Hint: $\;\omega^7=1, \omega \ne 1\,$, so $\,\omega^6 = \dfrac{1}{\omega}\,$ and $\,\omega^6+\omega^5+\omega^4+\omega^3+\omega^2+\omega+1=0\,$. Dividing by $\,\omega^3\,$:

$$ \left(\omega^3 + \dfrac{1}{\omega^3}\right) + \left(\omega^2 + \dfrac{1}{\omega^2}\right) + \left(\omega + \dfrac{1}{\omega}\right) + 1 = 0 \tag{1} $$

and set $α := ω + ω ^6$ . Determine, with justification, the minimum polynomial of α over Q.

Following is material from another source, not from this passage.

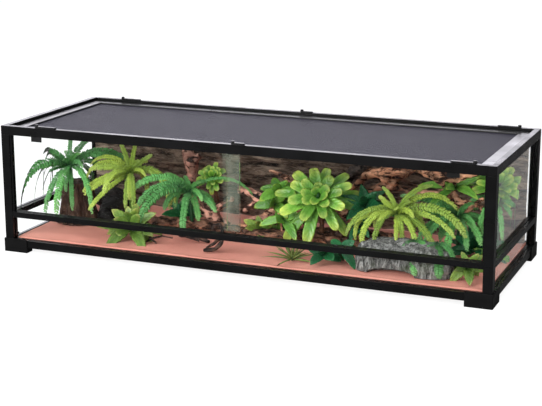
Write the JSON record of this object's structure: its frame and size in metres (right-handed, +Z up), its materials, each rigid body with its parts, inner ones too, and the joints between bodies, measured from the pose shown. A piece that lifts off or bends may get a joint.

$\alpha=\omega+\omega^6 = \omega + \dfrac{1}{\omega}\,$, then:

$$ \alpha^2 = \omega^2+\dfrac{1}{\omega^2}+2 \\ \alpha^3 = \omega^3+\dfrac{1}{\omega^3}+3\left(\omega + \dfrac{1}{\omega}\right) $$

Express $\,(1)\,$ in terms of $\,\alpha\,$ using the above, and you get the cubic equation that $\,\alpha\,$ satisfies. Then show that's the minimal polynomial, indeed.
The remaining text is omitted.